TASK BRIEF.
Which lines run from the first one up to and including the one with "node material with"? Print exactly those.

>> Start DATA ROWS

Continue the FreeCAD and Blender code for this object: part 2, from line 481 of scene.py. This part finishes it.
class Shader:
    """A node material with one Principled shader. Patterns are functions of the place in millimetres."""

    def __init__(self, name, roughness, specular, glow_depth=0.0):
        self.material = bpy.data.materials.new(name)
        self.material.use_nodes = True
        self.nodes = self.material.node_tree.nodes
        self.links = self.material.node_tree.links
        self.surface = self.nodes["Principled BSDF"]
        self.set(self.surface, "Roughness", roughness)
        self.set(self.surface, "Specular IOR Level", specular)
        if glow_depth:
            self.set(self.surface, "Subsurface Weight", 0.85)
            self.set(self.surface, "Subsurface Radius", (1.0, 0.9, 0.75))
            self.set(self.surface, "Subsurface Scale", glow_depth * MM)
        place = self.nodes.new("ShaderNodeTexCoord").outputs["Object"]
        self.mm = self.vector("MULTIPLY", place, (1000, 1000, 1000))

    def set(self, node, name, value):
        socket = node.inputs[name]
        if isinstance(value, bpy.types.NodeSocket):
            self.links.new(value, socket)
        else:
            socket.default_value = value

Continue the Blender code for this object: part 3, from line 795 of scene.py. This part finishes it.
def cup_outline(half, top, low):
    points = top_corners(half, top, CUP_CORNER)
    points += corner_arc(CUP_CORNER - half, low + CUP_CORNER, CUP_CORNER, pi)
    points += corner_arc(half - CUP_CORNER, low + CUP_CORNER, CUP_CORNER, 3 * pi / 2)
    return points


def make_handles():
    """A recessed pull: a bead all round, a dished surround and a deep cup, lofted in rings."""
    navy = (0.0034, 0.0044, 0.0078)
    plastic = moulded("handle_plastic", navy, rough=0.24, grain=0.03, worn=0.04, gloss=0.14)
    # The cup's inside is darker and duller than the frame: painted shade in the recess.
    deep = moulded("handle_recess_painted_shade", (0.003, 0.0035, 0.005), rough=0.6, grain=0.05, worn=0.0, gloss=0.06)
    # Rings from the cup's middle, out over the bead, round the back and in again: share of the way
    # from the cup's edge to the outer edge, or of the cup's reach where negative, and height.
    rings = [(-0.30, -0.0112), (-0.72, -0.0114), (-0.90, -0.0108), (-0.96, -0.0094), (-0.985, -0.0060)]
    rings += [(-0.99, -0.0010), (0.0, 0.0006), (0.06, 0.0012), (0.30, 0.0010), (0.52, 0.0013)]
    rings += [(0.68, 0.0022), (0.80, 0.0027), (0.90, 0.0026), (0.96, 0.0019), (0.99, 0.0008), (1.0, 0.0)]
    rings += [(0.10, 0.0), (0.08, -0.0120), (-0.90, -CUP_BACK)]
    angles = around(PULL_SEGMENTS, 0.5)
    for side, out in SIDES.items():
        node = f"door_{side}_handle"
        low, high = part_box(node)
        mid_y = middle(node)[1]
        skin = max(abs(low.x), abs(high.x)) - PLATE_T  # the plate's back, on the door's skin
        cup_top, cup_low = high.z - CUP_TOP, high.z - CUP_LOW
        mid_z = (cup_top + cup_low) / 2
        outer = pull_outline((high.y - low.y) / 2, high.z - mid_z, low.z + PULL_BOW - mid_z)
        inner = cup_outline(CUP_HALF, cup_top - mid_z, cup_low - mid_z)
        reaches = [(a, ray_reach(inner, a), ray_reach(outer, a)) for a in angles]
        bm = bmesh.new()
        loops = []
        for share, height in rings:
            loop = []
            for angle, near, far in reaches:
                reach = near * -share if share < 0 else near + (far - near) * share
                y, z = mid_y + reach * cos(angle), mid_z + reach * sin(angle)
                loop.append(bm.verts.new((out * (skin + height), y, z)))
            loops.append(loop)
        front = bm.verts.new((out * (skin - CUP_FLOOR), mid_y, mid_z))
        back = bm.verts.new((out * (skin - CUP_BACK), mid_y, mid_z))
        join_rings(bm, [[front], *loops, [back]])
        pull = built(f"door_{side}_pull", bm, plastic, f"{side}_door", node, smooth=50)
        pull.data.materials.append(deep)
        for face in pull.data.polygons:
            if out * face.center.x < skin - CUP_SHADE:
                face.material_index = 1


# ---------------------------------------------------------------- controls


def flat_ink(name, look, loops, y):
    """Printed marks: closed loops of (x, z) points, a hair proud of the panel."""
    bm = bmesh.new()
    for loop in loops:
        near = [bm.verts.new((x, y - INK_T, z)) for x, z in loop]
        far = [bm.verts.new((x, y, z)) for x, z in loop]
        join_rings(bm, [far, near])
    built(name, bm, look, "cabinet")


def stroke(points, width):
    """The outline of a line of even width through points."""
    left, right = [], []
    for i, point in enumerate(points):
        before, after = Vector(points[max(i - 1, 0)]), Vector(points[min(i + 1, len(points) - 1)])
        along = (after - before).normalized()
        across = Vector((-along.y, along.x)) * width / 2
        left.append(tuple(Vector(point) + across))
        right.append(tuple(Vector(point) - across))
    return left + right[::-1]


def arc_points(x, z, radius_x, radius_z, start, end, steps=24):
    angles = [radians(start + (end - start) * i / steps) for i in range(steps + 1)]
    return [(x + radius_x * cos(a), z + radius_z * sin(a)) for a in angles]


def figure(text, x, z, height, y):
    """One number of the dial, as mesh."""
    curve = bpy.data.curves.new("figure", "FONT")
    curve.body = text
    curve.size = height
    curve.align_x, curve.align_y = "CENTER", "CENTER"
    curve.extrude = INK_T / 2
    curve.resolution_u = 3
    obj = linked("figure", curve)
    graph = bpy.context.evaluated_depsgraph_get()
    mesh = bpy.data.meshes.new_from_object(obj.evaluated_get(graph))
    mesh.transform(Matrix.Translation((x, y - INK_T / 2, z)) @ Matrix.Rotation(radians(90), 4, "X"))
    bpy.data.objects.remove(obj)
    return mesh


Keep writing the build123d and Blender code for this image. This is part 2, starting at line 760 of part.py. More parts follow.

>> End DATA ROWS

RESULT OF THIS EXERCISE.
Continue the FreeCAD and Blender code for this object: part 2, from line 481 of scene.py. This part finishes it.
class Shader:
    """A node material with one Principled shader. Patterns are functions of the place in millimetres."""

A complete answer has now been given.